TURKISH DELIGHT. Turkey’s Gollum bl-premium-article-image

KAVITHA RAO Updated - March 09, 2018 at 12:46 PM.

When Erdogan’s insult threshold plummets

Turkey is on red alert these days. As I write this, Turkish police have been warned of possible suicide bomb attacks by ISIL in Istanbul and Ankara. The US embassy in Ankara is offering only limit services, after rumblings of a possible attack. There have also been warnings that ISIL may attack Russian, or indeed the interests of any Western nation, in Istanbul.

You might think that in these troubled times, President Erdogan might be occupied with beefing up national security. But no. In the midst of chaos, he is pushing the prosecution of a Turkish journalist for claiming he looks like Gollum, the alternately servile and evil villain in the film of the Tolkien classic Lord of the Rings . Surrealism, thy name is Turkey. Istanbul society has been talking about nothing else this month but the Gollum case, which is drawing both outrage and horrified laughter from Turks. Even for Erdogan, this is shocking.

Reel and real

Ciftci, a doctor, is facing two years in jail for the offence of “insulting the president” a convenient catch-all offense that Erdogan has been using lavishly to prosecute just about everybody. Ciftci compared the president’s facial expressions to Gollum in a meme, for which he was already fired from his job. Now a Turkish court has asked a group of experts, including psychologists and a film authority, to determine if the comparison was an insult. 
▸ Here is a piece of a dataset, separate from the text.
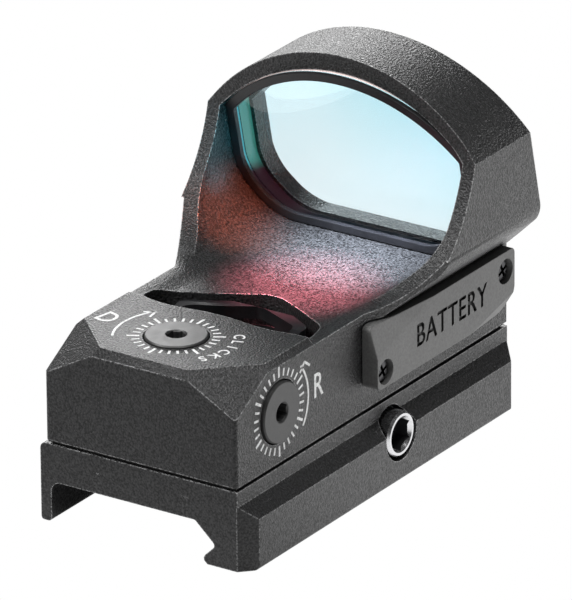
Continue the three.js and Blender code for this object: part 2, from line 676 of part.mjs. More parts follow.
const topFace = DECK_Z + TOP_PROUD;
const sideFace = BODY_HALF + SIDE_PROUD;
const topClip = BAY.ceiling - EASE;
const sideClip = BAY.x1 - EASE;
const { x: topX, y: topY } = TOP_DIAL;
const { y: sideY, z: sideZ } = SIDE_DIAL;
part("elevation_screw", adjuster("z", topFace, TOP_BORE_FLOOR, BAY.ceiling, 5.9, topX, topY), "dial");
part("windage_screw", adjuster("x", sideFace, SIDE_BORE_FLOOR, BAY.x1, 3.2, sideY, sideZ), "dial");
part("elevation_clip", clip("z", topClip, topX, topY), "blackSteel");
part("windage_clip", clip("x", sideClip, sideY, sideZ), "blackSteel");
part("elevation_o_ring", sealRing("z", topFace - 2.25, topX, topY), "rubber");
part("windage_o_ring", sealRing("x", sideFace - 2.25, sideY, sideZ), "rubber");
part("elevation_detent_ball", ball(topX - 3.1, topY, TOP_BORE_FLOOR - 0.15, 0.45), "steel");
part("windage_detent_ball", ball(SIDE_BORE_FLOOR - 0.15, sideY - 3.1, sideZ, 0.45), "steel");

part("elevation_yoke", elevationYoke(), "brass");
part("emitter_carrier", emitterCarrier(), "blackPlastic");
part("emitter_led", led(), "red");
part("elevation_spring", spring("z", 1.2, 0.2, 3, 9.1, 13.2, -6.2, -20.6), "steel");
part("windage_spring", spring("x", 1.1, 0.2, 3, -9.3, -5.5, -11.9, 10.45), "steel");
part("emitter_shroud", emitterShroud(), "blackPlastic");

part("battery_tray", batteryTray(), "blackPlastic");
part("battery_cover", batteryCover(), "cover");
part("battery_seal", traySeal(), "rubber");
part("coin_cell", coinCell(), "steel");
TRAY_SCREWS.forEach(({ name, y, z }) => part(name, crossScrew(y, z), "blackSteel"));
part("contact_negative", negativeContact(), "brass");
part("contact_positive", positiveContact(), "brass");

part("circuit_board", block(-11, 10, -3.6, 24.2, 6.2, 7.2), "board");
part("button_board", block(-11.2, -10.6, 3.4, 21.1, 9.9, 14.8), "board");
BUTTONS.forEach(({ name, y }) => {
  part(name, rubberButton(y), "rubber");
  part(`${name}_switch`, block(-11.95, -11.3, y - 1.6, y + 1.6, 10.8, 13.6), "blackSteel");
});

export default sight;
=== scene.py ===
"""The looks of a red dot finder: a mini reflex sight with a tilted lens on a cross-bolt rail base.

Every piece is shaped in millimetres with bmesh operators, then scaled into the frame's metres.
X is the user's right, Y runs towards the target and Z is up; the origin is the rail seat.
"""

import json
import logging
import math
from dataclasses import dataclass, field
from enum import Enum
from typing import Callable, Iterable, Optional, Sequence

import bmesh
import bpy
from mathutils import Matrix, Vector


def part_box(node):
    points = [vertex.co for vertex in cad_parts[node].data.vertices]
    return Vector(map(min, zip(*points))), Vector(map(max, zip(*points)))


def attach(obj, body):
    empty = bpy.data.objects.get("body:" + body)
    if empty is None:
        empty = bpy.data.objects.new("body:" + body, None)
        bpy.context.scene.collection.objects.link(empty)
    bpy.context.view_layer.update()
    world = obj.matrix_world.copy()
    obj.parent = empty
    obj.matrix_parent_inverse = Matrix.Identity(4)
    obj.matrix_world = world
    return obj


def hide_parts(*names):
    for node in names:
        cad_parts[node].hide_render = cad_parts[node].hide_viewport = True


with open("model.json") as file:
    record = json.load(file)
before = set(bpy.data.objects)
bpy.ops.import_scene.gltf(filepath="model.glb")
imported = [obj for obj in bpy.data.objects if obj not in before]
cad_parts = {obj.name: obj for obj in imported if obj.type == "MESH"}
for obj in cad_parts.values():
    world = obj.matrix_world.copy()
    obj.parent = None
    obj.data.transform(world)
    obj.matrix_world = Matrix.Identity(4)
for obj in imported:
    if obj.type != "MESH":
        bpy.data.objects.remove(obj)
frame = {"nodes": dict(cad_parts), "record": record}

MM = 0.001
BODY = "sight_body"
log = logging.getLogger("finder")

Point2 = tuple[float, float]
Span = tuple[float, float]
Colour = tuple[float, float, float]


class Axis(Enum):
    """The direction an outline is extruded along, or a bar runs along."""

    X = 0
    Y = 1
    Z = 2


# --------------------------------------------------------------------------- shaping helpers


def lift(axis: Axis, u: float, v: float, along: float) -> Vector:
    """Places an outline's point in space.

    Args:
        axis: the direction the outline faces.
        u: the first of the other two axes, in X, Y, Z order.
        v: the second of the other two axes.
        along: the place along the axis.

    Returns:
        The point, in millimetres.
    """
    if axis is Axis.X:
        return Vector((along, u, v))
    if axis is Axis.Y:
        return Vector((u, along, v))
    return Vector((u, v, along))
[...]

Things have reached such a ludicrous pass that film director Peter Jackson has waded into the debate, along with his screenwriters. Jackson issued a hilarious statement saying the character in the meme was not the “small, slimy” Gollum as described by Tolkien, but actually the “joyful, sweet” Smeagol, Gollum’s good alter ego.

Ridiculous as this case may be, it is just an indicator of the manner in which Erdogan has been persecuting journalists, bloggers and indeed anyone who is considered to have insulted him. This columnist has written before about how nearly 250 people, including young teenagers, are currently being prosecuted. Among the more prominent: two of Turkey's most well-known journalists — Can Dundar, the editor-in-chief of popular daily Cumhariyet , and his Ankara bureau chief Erdem Gul. Former Miss Turkey Merve Buyuksarac is also on trial for on charges of insulting the president.

Erdogan may think his thumping win in the recent elections-what he thinks is a vote for a dictatorial government- gives him the freedom to do what he pleases. But the election after glow may not last for long.

Nero in action

Unemployment is growing at 10.5 per cent, and nearly 18 per cent of young people are out of work. Meanwhile, there is unrest at home. Following the Paris attacks in November, Turkish police claimed to have foiled a similar attack in Istanbul on the same day, by an ISIL terrorist with links to British terrorist Jihadi John. In the same month, TV reporters unearthed an ISIL camp in Istanbul, where children as young as 10 were being trained to wage war.

In the southeast, Kurdish unrest is bubbling. In early December, one person was injured in a bomb attack on a popular metro station, later found to be the work of Kurdish separatists.

In short, Turkey is wobbling, as Erdogan plays Nero. Erdogan would do well to look at the state of the nation rather than find reasons to be offended.